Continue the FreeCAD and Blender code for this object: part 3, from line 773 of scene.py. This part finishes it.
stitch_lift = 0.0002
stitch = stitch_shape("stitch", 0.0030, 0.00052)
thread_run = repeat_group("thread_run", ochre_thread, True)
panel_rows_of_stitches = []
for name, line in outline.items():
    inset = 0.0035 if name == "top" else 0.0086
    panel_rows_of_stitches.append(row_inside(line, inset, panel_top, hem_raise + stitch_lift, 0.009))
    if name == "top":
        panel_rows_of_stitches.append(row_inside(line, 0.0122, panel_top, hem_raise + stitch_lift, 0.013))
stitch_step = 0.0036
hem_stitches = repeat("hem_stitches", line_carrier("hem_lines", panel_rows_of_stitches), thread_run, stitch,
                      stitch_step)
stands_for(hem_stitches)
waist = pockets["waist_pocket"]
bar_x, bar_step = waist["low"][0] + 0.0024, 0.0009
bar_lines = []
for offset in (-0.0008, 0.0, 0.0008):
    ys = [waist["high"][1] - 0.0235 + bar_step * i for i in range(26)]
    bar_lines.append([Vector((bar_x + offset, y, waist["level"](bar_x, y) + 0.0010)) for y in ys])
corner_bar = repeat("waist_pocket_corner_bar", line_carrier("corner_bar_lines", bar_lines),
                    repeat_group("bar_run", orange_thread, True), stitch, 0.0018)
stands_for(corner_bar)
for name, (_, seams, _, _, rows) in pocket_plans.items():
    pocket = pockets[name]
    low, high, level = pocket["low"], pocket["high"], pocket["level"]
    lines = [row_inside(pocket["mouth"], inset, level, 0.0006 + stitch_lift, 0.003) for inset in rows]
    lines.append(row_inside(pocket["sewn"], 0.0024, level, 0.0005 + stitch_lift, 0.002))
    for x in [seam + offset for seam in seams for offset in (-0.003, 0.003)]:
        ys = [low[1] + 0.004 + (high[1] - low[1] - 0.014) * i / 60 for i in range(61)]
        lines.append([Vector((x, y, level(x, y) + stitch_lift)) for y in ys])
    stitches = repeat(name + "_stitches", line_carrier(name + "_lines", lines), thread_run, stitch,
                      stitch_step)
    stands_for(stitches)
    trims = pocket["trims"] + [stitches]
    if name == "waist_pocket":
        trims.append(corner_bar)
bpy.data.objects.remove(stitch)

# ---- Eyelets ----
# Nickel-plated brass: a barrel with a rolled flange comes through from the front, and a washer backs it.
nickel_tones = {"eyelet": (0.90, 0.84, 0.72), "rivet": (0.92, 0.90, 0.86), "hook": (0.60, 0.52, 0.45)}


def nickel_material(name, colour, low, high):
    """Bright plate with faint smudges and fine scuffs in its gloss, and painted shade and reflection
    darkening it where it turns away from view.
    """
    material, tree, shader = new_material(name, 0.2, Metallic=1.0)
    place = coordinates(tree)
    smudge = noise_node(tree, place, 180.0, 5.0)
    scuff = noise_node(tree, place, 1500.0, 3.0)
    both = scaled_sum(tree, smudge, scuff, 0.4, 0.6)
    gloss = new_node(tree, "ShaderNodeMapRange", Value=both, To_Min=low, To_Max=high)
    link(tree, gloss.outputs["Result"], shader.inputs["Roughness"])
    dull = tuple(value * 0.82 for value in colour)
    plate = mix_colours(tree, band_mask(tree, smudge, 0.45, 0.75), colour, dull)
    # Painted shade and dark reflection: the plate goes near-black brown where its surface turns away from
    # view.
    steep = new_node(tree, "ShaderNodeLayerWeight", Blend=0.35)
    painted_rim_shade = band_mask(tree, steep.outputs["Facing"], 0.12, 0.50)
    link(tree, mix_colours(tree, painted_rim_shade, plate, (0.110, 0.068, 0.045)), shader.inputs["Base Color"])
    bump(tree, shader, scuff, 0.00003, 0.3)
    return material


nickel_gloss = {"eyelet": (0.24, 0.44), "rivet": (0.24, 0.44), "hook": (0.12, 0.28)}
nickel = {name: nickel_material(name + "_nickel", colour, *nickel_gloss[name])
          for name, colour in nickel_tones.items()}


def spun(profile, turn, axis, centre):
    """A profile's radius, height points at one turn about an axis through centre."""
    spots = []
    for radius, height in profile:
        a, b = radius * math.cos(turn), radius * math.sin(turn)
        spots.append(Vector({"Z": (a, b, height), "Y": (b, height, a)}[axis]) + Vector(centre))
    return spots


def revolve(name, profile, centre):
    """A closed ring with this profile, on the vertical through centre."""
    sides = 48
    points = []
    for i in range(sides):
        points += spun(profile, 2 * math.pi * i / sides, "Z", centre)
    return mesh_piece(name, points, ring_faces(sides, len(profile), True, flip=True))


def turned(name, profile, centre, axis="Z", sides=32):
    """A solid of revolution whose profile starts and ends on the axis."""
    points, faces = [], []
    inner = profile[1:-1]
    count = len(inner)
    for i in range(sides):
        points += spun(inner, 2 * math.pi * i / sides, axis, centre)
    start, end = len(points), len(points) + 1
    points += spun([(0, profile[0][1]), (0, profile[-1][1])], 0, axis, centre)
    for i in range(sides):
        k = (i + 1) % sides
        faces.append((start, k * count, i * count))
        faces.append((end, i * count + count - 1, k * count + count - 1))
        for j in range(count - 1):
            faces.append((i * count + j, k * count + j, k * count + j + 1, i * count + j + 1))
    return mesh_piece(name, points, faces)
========
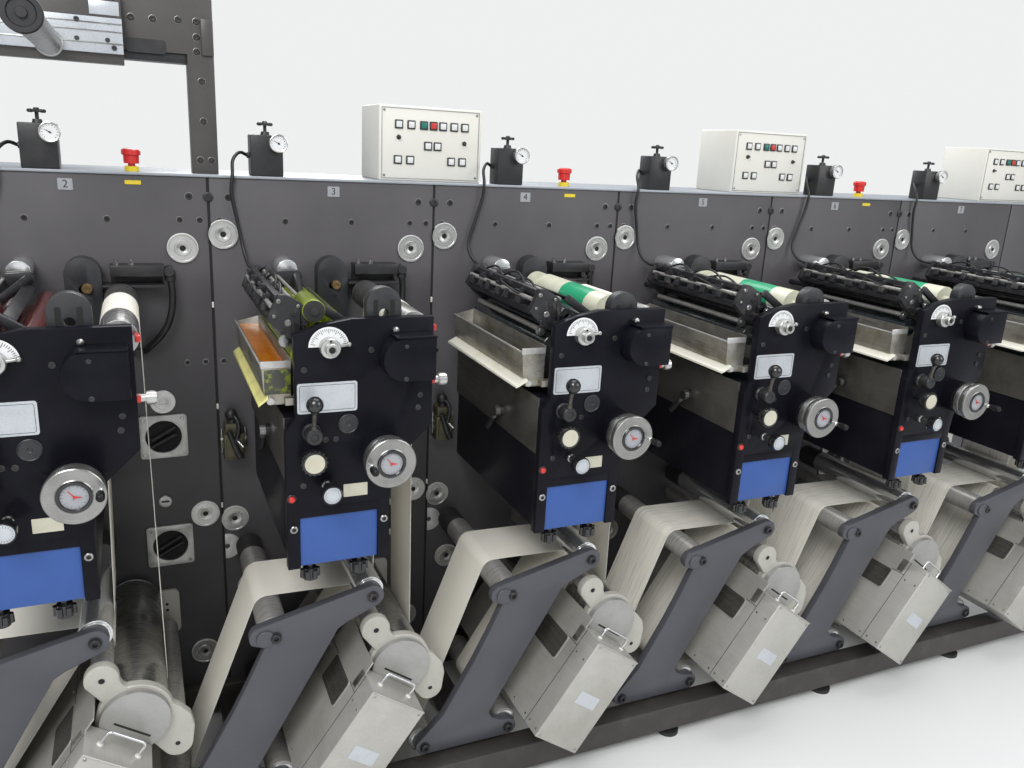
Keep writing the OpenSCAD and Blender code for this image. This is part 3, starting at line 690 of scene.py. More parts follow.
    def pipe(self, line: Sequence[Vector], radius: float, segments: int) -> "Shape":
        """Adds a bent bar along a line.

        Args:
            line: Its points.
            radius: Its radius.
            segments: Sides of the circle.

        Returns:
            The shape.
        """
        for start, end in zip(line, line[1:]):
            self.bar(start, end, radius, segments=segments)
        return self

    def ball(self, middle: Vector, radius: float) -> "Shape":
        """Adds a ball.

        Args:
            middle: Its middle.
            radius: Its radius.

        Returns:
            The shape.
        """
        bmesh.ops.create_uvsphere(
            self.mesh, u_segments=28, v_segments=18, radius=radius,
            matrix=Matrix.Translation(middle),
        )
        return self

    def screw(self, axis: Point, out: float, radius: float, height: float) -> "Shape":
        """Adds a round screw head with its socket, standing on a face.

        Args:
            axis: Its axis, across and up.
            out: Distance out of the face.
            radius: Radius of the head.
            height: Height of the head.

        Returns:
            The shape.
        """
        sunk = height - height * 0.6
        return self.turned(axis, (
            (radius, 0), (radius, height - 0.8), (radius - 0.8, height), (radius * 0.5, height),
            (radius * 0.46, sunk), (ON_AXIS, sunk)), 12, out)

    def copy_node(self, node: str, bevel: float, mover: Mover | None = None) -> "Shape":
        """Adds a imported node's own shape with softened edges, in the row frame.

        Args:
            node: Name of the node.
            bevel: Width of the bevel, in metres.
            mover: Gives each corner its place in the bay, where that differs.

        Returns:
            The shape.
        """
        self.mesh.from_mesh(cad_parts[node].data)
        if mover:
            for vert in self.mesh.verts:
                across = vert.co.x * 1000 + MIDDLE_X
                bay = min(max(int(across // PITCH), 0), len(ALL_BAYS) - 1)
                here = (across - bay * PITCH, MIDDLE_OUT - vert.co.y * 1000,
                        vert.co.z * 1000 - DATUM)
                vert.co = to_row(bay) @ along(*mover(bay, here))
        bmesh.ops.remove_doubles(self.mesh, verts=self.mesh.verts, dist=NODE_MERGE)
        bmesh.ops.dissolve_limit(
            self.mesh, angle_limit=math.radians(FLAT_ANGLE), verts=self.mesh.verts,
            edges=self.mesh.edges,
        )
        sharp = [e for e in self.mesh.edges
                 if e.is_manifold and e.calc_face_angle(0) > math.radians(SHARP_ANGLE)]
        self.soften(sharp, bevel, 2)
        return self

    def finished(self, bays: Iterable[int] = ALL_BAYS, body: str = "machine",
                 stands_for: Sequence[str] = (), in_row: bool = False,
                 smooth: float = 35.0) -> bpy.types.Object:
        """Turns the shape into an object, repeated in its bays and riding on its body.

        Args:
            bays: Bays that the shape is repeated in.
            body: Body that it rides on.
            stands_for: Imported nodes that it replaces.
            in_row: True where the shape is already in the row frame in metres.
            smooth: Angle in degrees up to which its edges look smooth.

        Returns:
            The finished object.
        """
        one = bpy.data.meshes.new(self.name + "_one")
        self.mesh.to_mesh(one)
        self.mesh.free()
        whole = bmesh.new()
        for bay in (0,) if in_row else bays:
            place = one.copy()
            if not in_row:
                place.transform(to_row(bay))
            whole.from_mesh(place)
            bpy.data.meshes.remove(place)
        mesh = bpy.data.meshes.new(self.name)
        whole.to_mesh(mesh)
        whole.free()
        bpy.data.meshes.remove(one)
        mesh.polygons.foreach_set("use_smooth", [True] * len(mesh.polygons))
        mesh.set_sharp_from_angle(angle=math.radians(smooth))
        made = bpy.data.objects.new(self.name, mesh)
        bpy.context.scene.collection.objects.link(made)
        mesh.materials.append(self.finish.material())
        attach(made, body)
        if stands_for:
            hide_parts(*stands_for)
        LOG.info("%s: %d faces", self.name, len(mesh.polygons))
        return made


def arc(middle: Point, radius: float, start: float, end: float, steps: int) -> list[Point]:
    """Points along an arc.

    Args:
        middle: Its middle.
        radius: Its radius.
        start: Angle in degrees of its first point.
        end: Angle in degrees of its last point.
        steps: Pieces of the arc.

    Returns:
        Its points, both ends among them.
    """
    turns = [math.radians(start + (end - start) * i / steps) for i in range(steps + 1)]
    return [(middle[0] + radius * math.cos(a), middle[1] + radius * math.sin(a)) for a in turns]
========
### DIRECTION
Find every line in the records that contains the word "scene"; copy those lines.

### SOLUTION TO THIS TASK
Continue the FreeCAD and Blender code for this object: part 3, from line 773 of scene.py. This part finishes it.
Keep writing the OpenSCAD and Blender code for this image. This is part 3, starting at line 690 of scene.py. More parts follow.
        bpy.context.scene.collection.objects.link(made)